Written exercise » Repeat verbatim, and only, the lines of the data below, beginning at the line that contains "The three.js and Blender code for this object" and stopping after the line that contains "return np.flatnonzero(np.all((self.spots >".

Material provided »
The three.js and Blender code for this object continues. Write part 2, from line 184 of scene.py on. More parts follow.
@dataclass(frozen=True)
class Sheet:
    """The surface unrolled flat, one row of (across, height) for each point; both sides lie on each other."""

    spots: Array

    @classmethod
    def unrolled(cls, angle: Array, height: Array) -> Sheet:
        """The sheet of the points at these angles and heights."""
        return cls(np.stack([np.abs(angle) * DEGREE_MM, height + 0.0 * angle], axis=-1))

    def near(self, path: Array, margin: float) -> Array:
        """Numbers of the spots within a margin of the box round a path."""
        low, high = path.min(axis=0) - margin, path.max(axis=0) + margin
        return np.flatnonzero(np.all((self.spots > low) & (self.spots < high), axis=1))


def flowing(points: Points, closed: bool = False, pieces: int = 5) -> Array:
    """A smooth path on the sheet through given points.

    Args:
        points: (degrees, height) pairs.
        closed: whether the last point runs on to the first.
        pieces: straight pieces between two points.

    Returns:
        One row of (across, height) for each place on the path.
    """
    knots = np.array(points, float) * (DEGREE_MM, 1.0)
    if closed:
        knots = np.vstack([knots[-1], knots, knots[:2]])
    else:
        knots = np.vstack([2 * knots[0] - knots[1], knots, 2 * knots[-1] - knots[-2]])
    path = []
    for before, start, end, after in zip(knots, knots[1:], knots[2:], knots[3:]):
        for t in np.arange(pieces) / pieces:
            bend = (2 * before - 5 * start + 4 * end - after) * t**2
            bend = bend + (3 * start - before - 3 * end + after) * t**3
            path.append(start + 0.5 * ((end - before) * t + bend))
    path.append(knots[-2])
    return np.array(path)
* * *
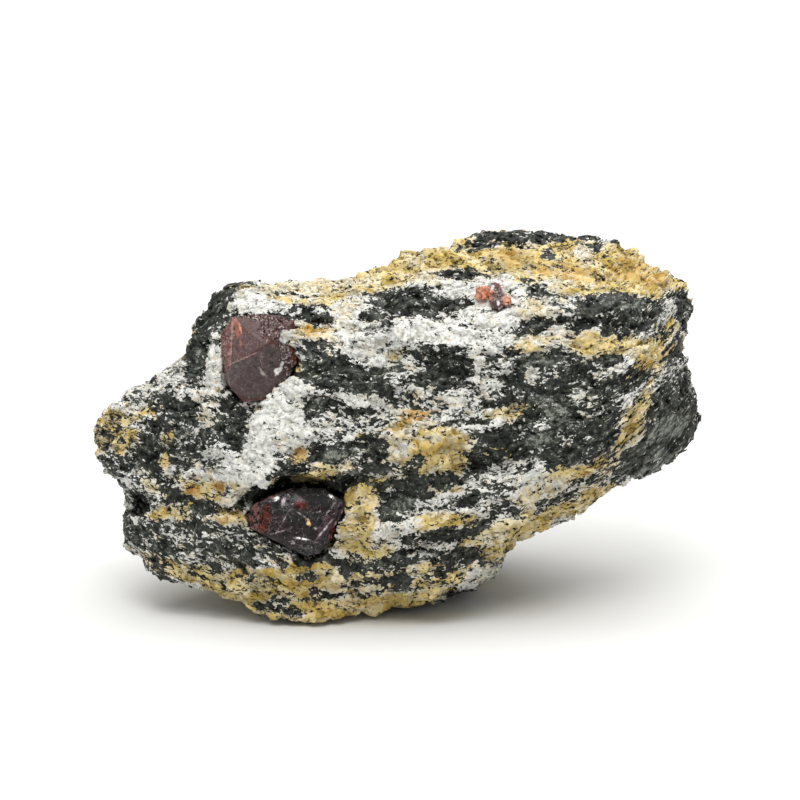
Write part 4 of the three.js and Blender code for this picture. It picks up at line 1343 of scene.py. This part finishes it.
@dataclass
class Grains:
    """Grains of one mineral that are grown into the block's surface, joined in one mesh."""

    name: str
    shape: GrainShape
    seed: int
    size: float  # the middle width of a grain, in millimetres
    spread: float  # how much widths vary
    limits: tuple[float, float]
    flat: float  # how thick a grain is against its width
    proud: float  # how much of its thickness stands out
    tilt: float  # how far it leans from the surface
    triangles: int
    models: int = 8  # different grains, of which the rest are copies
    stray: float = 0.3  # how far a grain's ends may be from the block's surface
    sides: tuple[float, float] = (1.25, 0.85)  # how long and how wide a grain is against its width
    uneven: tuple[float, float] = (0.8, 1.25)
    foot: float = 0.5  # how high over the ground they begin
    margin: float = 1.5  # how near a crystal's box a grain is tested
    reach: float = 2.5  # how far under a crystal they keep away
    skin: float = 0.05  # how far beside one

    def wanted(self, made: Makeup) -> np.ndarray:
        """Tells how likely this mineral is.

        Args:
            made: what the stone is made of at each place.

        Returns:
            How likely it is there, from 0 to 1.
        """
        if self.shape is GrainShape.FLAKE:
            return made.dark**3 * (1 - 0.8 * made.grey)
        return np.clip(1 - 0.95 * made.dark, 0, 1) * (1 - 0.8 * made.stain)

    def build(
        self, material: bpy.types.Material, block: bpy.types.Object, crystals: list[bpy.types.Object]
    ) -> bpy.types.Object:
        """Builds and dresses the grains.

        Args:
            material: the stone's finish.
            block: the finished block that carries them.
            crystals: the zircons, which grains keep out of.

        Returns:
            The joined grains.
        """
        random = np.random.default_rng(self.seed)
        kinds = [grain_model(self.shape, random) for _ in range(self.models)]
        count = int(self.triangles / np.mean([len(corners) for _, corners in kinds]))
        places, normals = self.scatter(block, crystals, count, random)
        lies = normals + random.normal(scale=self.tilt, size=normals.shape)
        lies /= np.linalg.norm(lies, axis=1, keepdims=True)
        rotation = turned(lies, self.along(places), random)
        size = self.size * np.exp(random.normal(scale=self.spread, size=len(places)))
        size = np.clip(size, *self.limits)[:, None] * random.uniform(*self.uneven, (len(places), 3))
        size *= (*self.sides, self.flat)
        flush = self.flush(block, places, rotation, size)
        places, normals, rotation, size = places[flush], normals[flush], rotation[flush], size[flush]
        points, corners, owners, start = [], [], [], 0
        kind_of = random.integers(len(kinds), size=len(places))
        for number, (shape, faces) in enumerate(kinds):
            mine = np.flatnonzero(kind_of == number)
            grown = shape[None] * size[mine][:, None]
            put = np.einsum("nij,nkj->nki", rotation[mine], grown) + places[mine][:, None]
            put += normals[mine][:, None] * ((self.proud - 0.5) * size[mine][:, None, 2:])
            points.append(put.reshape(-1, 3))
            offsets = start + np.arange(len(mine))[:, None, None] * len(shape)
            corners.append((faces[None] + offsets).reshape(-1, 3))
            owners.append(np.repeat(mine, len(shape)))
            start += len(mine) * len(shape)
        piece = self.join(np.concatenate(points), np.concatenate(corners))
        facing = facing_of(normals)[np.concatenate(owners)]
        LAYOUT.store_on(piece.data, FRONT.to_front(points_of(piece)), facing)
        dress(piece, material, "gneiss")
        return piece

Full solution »
The three.js and Blender code for this object continues. Write part 2, from line 184 of scene.py on. More parts follow.
@dataclass(frozen=True)
class Sheet:
    """The surface unrolled flat, one row of (across, height) for each point; both sides lie on each other."""

    spots: Array

    @classmethod
    def unrolled(cls, angle: Array, height: Array) -> Sheet:
        """The sheet of the points at these angles and heights."""
        return cls(np.stack([np.abs(angle) * DEGREE_MM, height + 0.0 * angle], axis=-1))

    def near(self, path: Array, margin: float) -> Array:
        """Numbers of the spots within a margin of the box round a path."""
        low, high = path.min(axis=0) - margin, path.max(axis=0) + margin
        return np.flatnonzero(np.all((self.spots > low) & (self.spots < high), axis=1))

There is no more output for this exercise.